Boom For Real: The Late Teenage Years of Jean-Michel Basquiat (A PopEntertainment.com Movie Review)
Updated: Mar 9, 2020
Boom for Real: The Late Teenaged Years of Jean-Michel Basquiat
BOOM FOR REAL: THE LATE TEENAGE YEARS OF JEAN-MICHEL BASQUIAT (2018)
Featuring Alexis Adler, Al Diaz, Fred Brathwaite aka Fab 5 Freddy, Lee Quiñones, Felice Rosser, Jennifer Jazz, Luc Sante, Carlo McCormick, Glenn O’Brien, Michael Holman, Jim Jarmusch, James Nares, Coleen Fitzgibbon, Kenny Scharf, Sur Rodney (Sur), Patricia Field, Mary-Ann Monforton, Diego Cortez, Bud Kliment and archival footage of Jean-Michel Basquiat.
Directed by Sara Driver.
Distributed by Magnolia Pictures. 78 minutes. Not Rated.
Long before current day Disney-esque Times Square and the gentrified, trendy Lower East Side, New York City had earned the reputation of edginess; a place where free-spirited young artists went to live, work, and create.
To watch Boom for Real: The Late Teenage Years of Jean-Michel Basquiat is to be dropped into this late 70’s/early 80’s New York City arts scene in all its beauty, chaos, and creativity. This seems completely appropriate as an adage to Basquiat’s life – a life filled with potential and creative expression until his untimely death by heroin overdose in 1988 at 28 years of age.
Boom for Real chronicles Basquiat’s late teenage years – couch surfing graffiti artist and poet SAMO, through to his first sold piece of art, only seven years before he died. And a lifetime before his 2017 record-breaking sale of 1982’s “Untitled,” sold for 110.5 million dollars.
Through interviews with art contemporaries, curators, filmmakers, and even intimate housemates, Boom for Real paints Basquiat as “a time investigator of visual ideas” who understood the nature of a public space and then manipulated that use for a wide audience.

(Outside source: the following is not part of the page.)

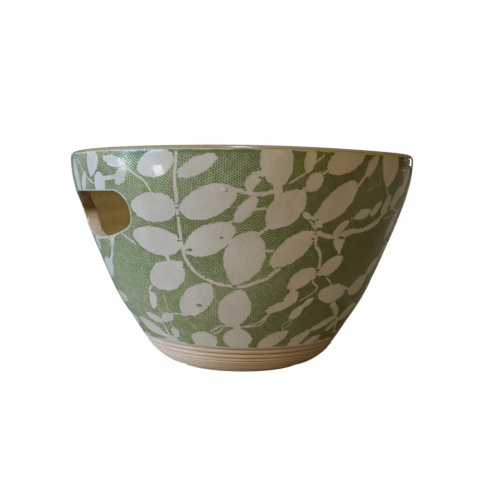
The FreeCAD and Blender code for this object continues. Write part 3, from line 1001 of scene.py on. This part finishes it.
def slip_coat(cut):
    outer = wall_line(SLIP, SLIP_END, LIP_Z - 0.1)
    outer += [lip_spot(radians(angle), SLIP) for angle in range(2, 42, 6)]
    inner = wall_line(-COAT_SINK, SLIP_LINE.y + 0.1, LIP_Z - 0.2)
    inner += [lip_spot(radians(38), -COAT_SINK)]
    piece = as_object("white_slip_coat", lathe(outer + inner[::-1]))
    carve(piece, [cut])
    add_drops(piece, BLISTERS, BLISTER_THICKNESS, repeats=1)
    vertex_values(piece, "thin", lambda spot: 1 - ease(spot.z, SLIP_END, SLIP_LINE.y + 0.7))
    finish_piece(piece, "slip_coat", white_slip_finish())


# Patches of the print: degrees round from the slot, height, spread, mm down, and share in the middle.
# Green slip ran together in the pools, the net was drawn open where it is sheer, and one dab is thick. The
# sheer patches at 27.2 and 127.5 degrees are painted highlights, pale threads where glints fall.
POOLS = [
    (31, 98.4, 3.5, 1.8, 1.0), (47, 98.9, 8, 1.7, 1.0), (58, 99.1, 12, 1.2, 1.0),
    (210, 98.9, 9, 1.5, 1.0), (250, 98.9, 14, 1.4, 1.0),
]
# The patches at 27.2 and 127.5 degrees are painted highlights; the rest are sheer net.
SHEER_AND_GLINTS = [
    (27.2, 95.3, 3.2, 4.6, 1.0), (57.5, 88.2, 4.5, 3.0, 0.45), (106, 87, 5, 3, 0.4), (127.5, 93, 3.5, 5, 0.9),
    (63, 69, 4, 3, 0.35), (207, 84, 5, 4, 0.7), (300, 60, 7, 6, 0.5),
]
DAB = [(14, 89, 10, 7, 0.4)]
THINNEST = 25  # degrees round, and opposite


def patchy(patches, squareness=2):
    """The value at any spot that these patches give, squarer at their sides if `squareness` is more."""
    def value_at(spot):
        turn = turn_of(spot)
        value = 0.0
        for middle, height, spread, drop, share in patches:
            across = (turn - middle + 180) % 360 - 180
            fade = exp(-((across / spread) ** squareness) - ((spot.z - height) / drop) ** 2)
            value = max(value, share * fade)
        return value

    return value_at


def print_thickness(spot):
    """How thickly the green went on: thin on two sides, where the cloth shows white, thick between."""
    turn = radians(turn_of(spot) - THINNEST)
    thick = 0.5 - 0.42 * cos(2 * turn) - 0.1 * ease(spot.z, 70, 95)
    thick += 0.35 * noise.noise(spot * 0.035)
    thick += patchy(DAB)(spot)
    return max(0.0, min(1.0, thick))


# Spots of green that came through where the lace was torn: degrees round, height and size in mm.
STRAY_SPOTS = [
    (45, 34.2, 1.0), (44.3, 34.5, 0.7), (55.9, 64.2, 0.6), (41, 62.6, 0.5), (42, 62.6, 0.45),
    (42.5, 73.1, 0.6), (42.3, 76.3, 0.7), (42.2, 77.8, 0.5), (63.2, 83.6, 0.5), (67.5, 88.6, 0.7),
    (59.8, 43.4, 0.9), (60.6, 42.8, 0.5), (49.3, 46.9, 0.6), (47.9, 48, 0.45), (84.2, 71.8, 0.6),
    (85.4, 71.2, 0.7), (86.6, 72, 0.6), (85.9, 70.2, 0.5), (87.9, 68, 1.0), (86.9, 67.5, 0.7),
    (87, 66.1, 0.6), (86.4, 63.9, 0.6), (88.6, 61, 0.5), (89.5, 57.8, 0.45), (90.6, 51.8, 0.5),
    (97.3, 64.4, 0.9), (98.4, 64.1, 0.8), (99.4, 71.9, 0.5), (96.9, 75.2, 0.5), (44.7, 58.8, 0.9),
    (43.7, 58.5, 0.6),
]


DROP_ACROSS = 1.2  # shares of a drop's size
DROP_UP = 0.8


def add_drops(piece, drops, thickness, repeats=LACE_REPEATS):
    """Small flat drops of slip, `thickness` mm proud of the white slip."""
    bm = bmesh.new()
    bm.from_mesh(piece.data)
    for repeat in range(repeats):
        for turn, height, size in drops:
            flat = Matrix.Diagonal((DROP_ACROSS, DROP_UP, thickness / size, 1))
            place = facing(turn + repeat * 360 / LACE_REPEATS, height, SLIP) @ flat
            bmesh.ops.create_icosphere(bm, subdivisions=3, radius=size, matrix=place)
    bm.to_mesh(piece.data)
    bm.free()


LACE_START = SLIP_LINE.y + 0.3
LACE_SHOULDER = (3, 7, 11)  # degrees up the lip
EDGE_WAVES = 14


def lace_band(coat):
    """Section points over all that the lace covered, `coat` outside the clay."""
    shoulder = [lip_spot(radians(angle), coat) for angle in LACE_SHOULDER]
    return wall_line(coat, LACE_START, LIP_Z - 0.1) + shoulder


def fray(piece):
    """Lets the upper and lower edges of the print wander up and down."""
    for vert in piece.data.vertices:
        around = radians(turn_of(vert.co))
        ring = Vector((cos(around), sin(around), 0)) * EDGE_WAVES
        high = ease(vert.co.z, LIP_Z - 0.6, LIP_Z)
        low = 1 - ease(vert.co.z, LACE_START, SLIP_LINE.y + 1.2)
        vert.co.z += high * 0.45 * noise.noise(ring)
        vert.co.z += low * (0.35 + 0.9 * noise.noise(ring * 0.7))


def lace_print(cut):
    band = lace_band(SLIP + PRINT) + lace_band(SLIP - PRINT_SINK)[::-1]
    piece = as_object("lace_print_green", lathe(band))
    fray(piece)
    tools = lace_tools()
    carve(piece, [cut] + tools)
    remove_all(tools)
    add_drops(piece, STRAY_SPOTS, SPOT_THICKNESS)
    lay_lace(piece)
    vertex_values(piece, "pool", patchy(POOLS, 4))
    vertex_values(piece, "thick", print_thickness)
    # Sheer net, with painted highlights at two places.
    vertex_values(piece, "sheer_and_glints", patchy(SHEER_AND_GLINTS))
    finish_piece(piece, "lace_print", lace_finish())


def throwing_rings(piece):
    """Low spiral ridges left inside by the potter's fingers."""
    for vert in piece.data.vertices:
        spot = vert.co
        share = ease(spot.z, FLOOR_Z + 3, FLOOR_Z + 12) * (1 - ease(spot.z, LIP_Z - 12, LIP_Z - 4))
        wave = cos(spot.z * tau / RING_PITCH + atan2(spot.y, spot.x))
        spot.xy *= 1 - RING_DEPTH * share * wave / max(spot.xy.length, 1)


# The liner's outer edge: degrees up the lip and mm outside the clay, then over the lip from BRIM_START.
BRIM = ((23, SLIP - 0.1), (25, SLIP + 0.12), (28, SLIP + 0.24))
BRIM_START = 0.16  # share of the way over
BRIM_ROLL = 0.8


def liner_glaze(cut):
    section = [lip_spot(radians(angle), coat) for angle, coat in BRIM]
    section += lip_line(BRIM_ROLL, LINER, start=BRIM_START) + inside_line(LINER, 110)[::-1]
    for step in range(FLOOR_STEPS - 1, 0, -1):
        radius = FLOOR_FLAT_RADIUS * step / FLOOR_STEPS
        ridge = RING_DEPTH * (1 + cos(radius * tau / RING_PITCH + 1)) * radius / FLOOR_FLAT_RADIUS
        section.append(Vector((radius, FLOOR_Z + LINER + ridge * (1 - step / FLOOR_STEPS))))
    section += [Vector((0, FLOOR_Z + LINER)), Vector((0, FLOOR_Z - COAT_SINK))]
    section += inside_line(-COAT_SINK) + lip_line(-COAT_SINK, -COAT_SINK, start=BRIM_START)[::-1]
    piece = as_object("honey_liner", lathe(section))
    throwing_rings(piece)
    carve(piece, [cut])
    vertex_values(piece, "lip", lambda spot: ease(spot.z, LIP_Z - 3, LIP_Z + 0.5))
    vertex_values(piece, "floor", lambda spot: 1 - ease(spot.z, FLOOR_Z + 0.5, FLOOR_Z + 9))
    finish_piece(piece, "liner_glaze", liner_finish())


PAINTED_LIGHT_SIDE = -22  # degrees round: painted light on this side of the heel, painted shade on the opposite side


def heel_glaze():
    beads = bead_list()[:-BARE_BEAD_COUNT]
    section = bead_line(beads, HEEL_GLAZE) + bead_line(beads, -HEEL_SINK)[::-1]
    piece = as_object("heel_glaze_coat", lathe(section))

    def crest(spot):
        section_spot = Vector((hypot(spot.x, spot.y), spot.z))
        return ((section_spot - HEEL_CENTRE).length - BEAD_FLOOR - HEEL_GLAZE) / BEAD_DEPTH

    vertex_values(piece, "crest", crest)
    # Where the painted shade under the slip's edge goes.
    vertex_values(piece, "under", lambda spot: ease(spot.z, SLIP_LINE.y - 1.3, SLIP_LINE.y - 0.6))
    # Painted light and shade by side: 1 on the lit side, 0 on the shaded side.
    vertex_values(piece, "painted_side_light", lambda spot: 0.5 + 0.5 * cos(radians(turn_of(spot) - PAINTED_LIGHT_SIDE)))
    finish_piece(piece, "heel_glaze", heel_finish(), sharp=60)


def slot_glaze():
    """The lining of the slot, rounded over on to the coats on both faces of the wall."""
    outside = SLIP + PRINT
    inside = -WALL - LINER
    # Mm outside the slot's mouth, mm outside the clay, and how white the arris is there.
    rings = [
        (0.75, outside - 0.1, 1.0), (0.6, outside + 0.06, 1.0), (0.4, outside + 0.12, 0.9),
        (0.18, outside + 0.02, 0.6), (0.04, outside - 0.25, 0.25), (0.0, outside - 0.7, 0.0),
        (0.0, -WALL * 0.35, 0.0), (0.0, -WALL * 0.7, 0.0), (0.0, -WALL - 0.05, 0.0),
        (0.08, inside + 0.05, 0.0), (0.3, inside - 0.1, 0.0), (0.7, inside, 0.0),
        (0.6, -WALL, 0.0), (0.55, -WALL * 0.5, 0.0), (0.55, 0.0, 0.0),
    ]
    bm = bmesh.new()
    white = bm.verts.layers.float.new("arris")
    low = bm.verts.layers.float.new("low")
    loops = []
    for grow, coat, arris in rings:
        loop = []
        for point in slot_outline(grow):
            reach = wall_point(point.y, coat).x
            vert = bm.verts.new((-sqrt(reach**2 - point.x**2), point.x, point.y))
            vert[white] = arris
            # How far down the slot: the lining is painted pale there as painted light, and left dark above as
            # painted shade.
            vert[low] = 1 - ease(point.y, SLOT_TOP - SLOT_HEIGHT, SLOT_TOP - SLOT_HEIGHT * 0.2)
            loop.append(vert)
        loops.append([bm.edges.new(pair) for pair in zip(loop, loop[1:] + loop[:1])])
    for first, second in zip(loops, loops[1:] + loops[:1]):
        bmesh.ops.bridge_loops(bm, edges=first + second)
    piece = as_object("slot_lining", bm)
    finish_piece(piece, "slot_glaze", slot_finish(), sharp=60)


def make_bowl():
    cut = slot_tool(SLOT_SPARE)
    clay_body(cut)
    slip_coat(cut)
    lace_print(cut)
    liner_glaze(cut)
    heel_glaze()
    slot_glaze()
    remove_all([cut])


make_bowl()


# ---- floor, world and lamps, in metres
FLOOR_DROP = 0.00002
FLOOR_WHITE = 0.985  # as the camera sees it
LAMP_AIM = Vector((0, 0, 0.06))


def make_floor():
    bm = bmesh.new()
    bmesh.ops.create_grid(bm, x_segments=1, y_segments=1, size=4.0)
    floor = as_object("floor", bm)
    floor.location.z = -FLOOR_DROP
    material, tree, shader = new_finish("pale studio floor", Roughness=0.9)
    shader.inputs["Base Color"].default_value = tone(226, 221, 206)
    seen = add(tree, "LightPath").outputs["Is Camera Ray"]
    glow = add(tree, "Emission", {"Color": (1, 1, 1, 1), "Strength": 1.0})
    share = times(tree, seen, FLOOR_WHITE)
    mixed = add(tree, "MixShader", {0: share, 1: shader.outputs[0], 2: glow.outputs[0]})
    tree.links.new(mixed.outputs[0], tree.nodes["Material Output"].inputs[0])
    floor.data.materials.append(material)


def studio_way(azimuth, elevation):
    """A direction by degrees round from the camera's side, positive to its right, and degrees up."""
    a = radians(azimuth)
    level = towards_viewer * cos(a) + viewer_right * sin(a)
    return level * cos(radians(elevation)) + Vector((0, 0, sin(radians(elevation))))


DAYLIGHT = (1.06, 1.14, 1.5, 1)
ROOM_LIGHT = (1.42, 0.9, 0.1, 1)
FILL = (0.02, 0.015, 0.01, 1)


def make_world():
    """A white studio: daylight from the left, a warmer room in front, little from the right."""
    world = bpy.data.worlds.new("studio")
    bpy.context.scene.world = world
    world.use_nodes = True
    tree = world.node_tree
    tree.nodes.clear()
    way = add(tree, "TexCoord").outputs["Generated"]

    def towards(azimuth, elevation, low):
        facing_it = vectors(tree, "DOT_PRODUCT", {0: way, 1: studio_way(azimuth, elevation)})
        return between(tree, facing_it["Value"], low, 1.0)

    black = (0, 0, 0, 1)
    left = blend(tree, towards(-85, 0, 0.25), black, DAYLIGHT)
    front = blend(tree, towards(-17, 0, 0.3), black, ROOM_LIGHT)
    around = blend(tree, 1.0, left, front, "ADD")
    around = blend(tree, 1.0, around, FILL, "ADD")
    path = add(tree, "LightPath")
    white = maths(tree, "MAXIMUM", path.outputs["Is Camera Ray"], path.outputs["Is Transmission Ray"])
    seen = blend(tree, white, around, (1, 1, 1, 1))
    sky = add(tree, "Background", {"Color": seen, "Strength": 1.0})
    output = add(tree, "OutputWorld")
    tree.links.new(sky.outputs[0], output.inputs[0])


def make_lamp(name, azimuth, elevation, away, width, height, energy, colour, spread=180):
    """A soft lamp that faces the bowl, its beam kept within `spread` degrees."""
    data = bpy.data.lights.new(name, "AREA")
    data.spread = radians(spread)
    data.shape = "RECTANGLE"
    data.size = width
    data.size_y = height
    data.energy = energy
    data.color = colour
    lamp = bpy.data.objects.new(name, data)
    lamp.location = LAMP_AIM + studio_way(azimuth, elevation) * away
    lamp.rotation_euler = (LAMP_AIM - lamp.location).to_track_quat("-Z", "Y").to_euler()
    bpy.context.scene.collection.objects.link(lamp)


def make_lamps():
    make_lamp("window", -66, 13, 1.3, 0.7, 0.36, 8.6, (0.44, 1.05, 2.05))
    make_lamp("left pane", -75.2, -0.7, 0.41, 0.04, 0.06, 0.013, (0.9, 1.0, 0.95), spread=60)
    make_lamp("right pane", -48.7, -5.9, 0.333, 0.034, 0.042, 0.011, (1.0, 1.0, 1.0), spread=60)
    make_lamp("far pane", 138, 8, 0.38, 0.015, 0.03, 0.004, (1.0, 0.98, 0.85), spread=60)
    make_lamp("overhead", 0, 89.9, 0.8, 0.05, 0.05, 0.052, (1.0, 1.02, 1.15), spread=15)
    make_lamp("room lamp", 22, 4, 1.5, 0.16, 0.12, 0.5, (0.9, 0.6, 0.2))


make_floor()
make_world()
make_lamps()
bpy.context.scene.view_settings.view_transform = "Standard"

The film is filled with music from the era – punk and rock – music that was played at clubs like Club 57 and Mud Room, which were frequented by Basquiat. The Mud Room is depicted as the place where the “most interesting people of that generation” acted “the coolest that they could.” Bands like the B-52’s and Talking Heads played there, and heroin was the drug du jour.
Throughout the film, interviews with women were more celebratory of Basquiat’s beauty, innovation, and spirit. They all seemed to share in his presence without competition or jealousy. They recognized that he was more of a force and most seemed nostalgic speaking about him. I think the most scathing thing said by the women was that he would obliviously walk in to the apartment blaring music at 3am disrupting their sleep.
The interviews with men spanned a greater set of emotions, depending on their relationship with Basquiat. Most of the male artists seemed to be a little gruff. They tended to be a little more sensitive of a sense of competition, where Basquiat received attention and accolades for being himself or even, alleged by some, for taking credit for or exploiting an idea they may have originally shared. Interviews with curators or filmmakers seem to remember him with more admiration for his ability to live his life through art in various media.
In his short life, Basquiat helped form the band Gray, was a graffiti artist, also a poet working under the name SAMO and began painting in a more pop style that became his trademark.
Boom for Real as a film is a short, 72-minute blip of history through art, music, and pop culture. A Basquiat or early 80’s enthusiast will find it interesting. The rest of the universe will find it indulgent and, if it were on television, would likely change channels.